Apparently Buddha was verbally abused in front of some of his followers by someone in his village who demanded to know "what gave him the right to be teaching others about life?" Buddha wished him well, ignoring the barrage. Afterward one of his students was upset and asked why had he tolerated the abuse of this man? The Buddha replied - "if someone offers you a gift and you decline it, who does it belong to?" The student replied to the one who offered the gift.

So even though the Buddha had a consciousness that gave rise to both his behaviour and explanation he was challenged by someone that was unwilling to see the value of his consciousness and teachings because he knew him previously.

Am I comparing myself to Jesus, Buddha or Thoreau? Not directly, I am however questioning for myself how much can I affect change for example, in my own community - given the apparent credibility gap that these "heavy hitters" had in their own time and locale. I suppose it's all relative but it occurs to me the message of the importance of a spiritual life is difficult to qualify within a society that is so materialistically oriented. I know that the two don't need to be mutually exclusive but I have not entirely got to the place where the two are reconciled and my life embodies a non-dualistic representation.

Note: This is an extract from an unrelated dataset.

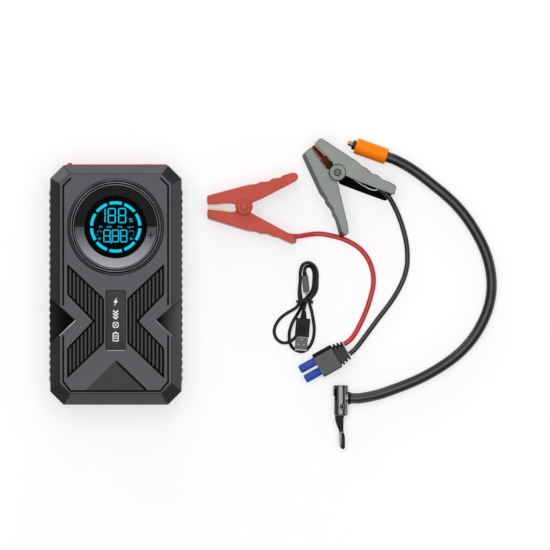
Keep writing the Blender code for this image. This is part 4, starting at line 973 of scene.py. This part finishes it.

Other questions I might ask myself are: how uncompromisingly am I willing to pursue truth, passion and soul guidance? Can I throw myself completely into my life path without concern for recognition - rather then, for the love of my work and that my work would represent both the love that I am and love of myself in the doing? What is the source of this perception of lacking credibility? (external or internal) Are there any limits when stacking a soul-guided, "self"- directed life path versus the societal paradigms with its status symbols and academic standings occupying hallowed ground and hosted upon pedestals?

Maybe it is a recognition that the work is what matters not recognition for the work!